I'm fresh out of photos for the blog! Time to get crackin', I guess. Here's a shot of the Panthéon in Paris that I took last spring. On my way to Canada and the US, I spent an afternoon in Paris and took the climbing tour up onto the dome of the historic church. I took this photo on our way up, but I don't think I ever published it.

The cupola atop the dome of the Panthéon in Paris.

It's time, also, to get crackin' on the vegetable garden. I think I mentioned yesterday that I want to plant seeds in the greenhouse. Today is the day!

Saturday, March 25, 2017

Springing forward

This weekend we move our clocks ahead one hour to what's called Central European Summer Time. That sounds nice, "summer time." But let's not be too hasty. We have to get through spring, first. We're expecting a week of warming temperatures, and that will be nice. My goal for the weekend is to get the vegetable seeds started in the greenhouse. Tomatoes, peppers, herbs, and other seeds need to be planted now so they'll be ready to go out in the garden in mid-May.

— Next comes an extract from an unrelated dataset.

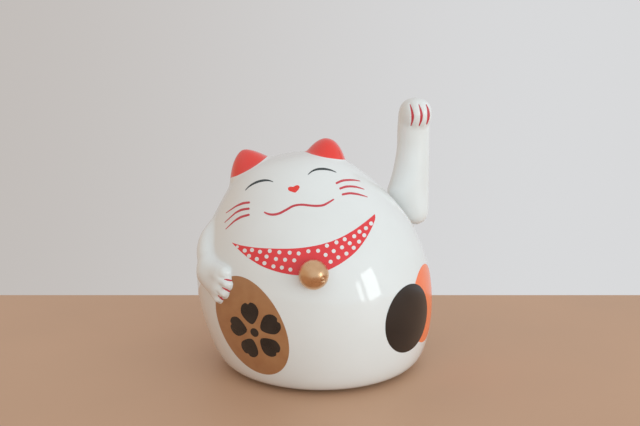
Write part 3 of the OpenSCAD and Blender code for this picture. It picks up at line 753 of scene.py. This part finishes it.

I think this is some kind of hyacinth.

Ken wants to get the garden plot tilled up. That's a big job that needs a few days of dry, warm weather before and during, so that the soil is not just a muddy mess. And then the grass will need cutting. It's starting to grow again. Dry days are best for that, as well.

Friday, March 24, 2017

Tête-à-tête

That's the name of this miniature daffodil variety. Pots of them were for sale in the grocery store recently and I couldn't resist, so I picked one up. That was almost two weeks ago. Then, the plants were much shorter and only one or two flowers had opened. Since then, the plants have doubled in height and most of the flowers have opened.

Tête-à-tête means "head to head" in French.

The living room is filled with spring, at least for a little while. I will have to take care to keep the bulbs safe over the summer and remember to plant them outdoors in the fall. That is not something I'm particularly good at remembering to do, but I'll try my best.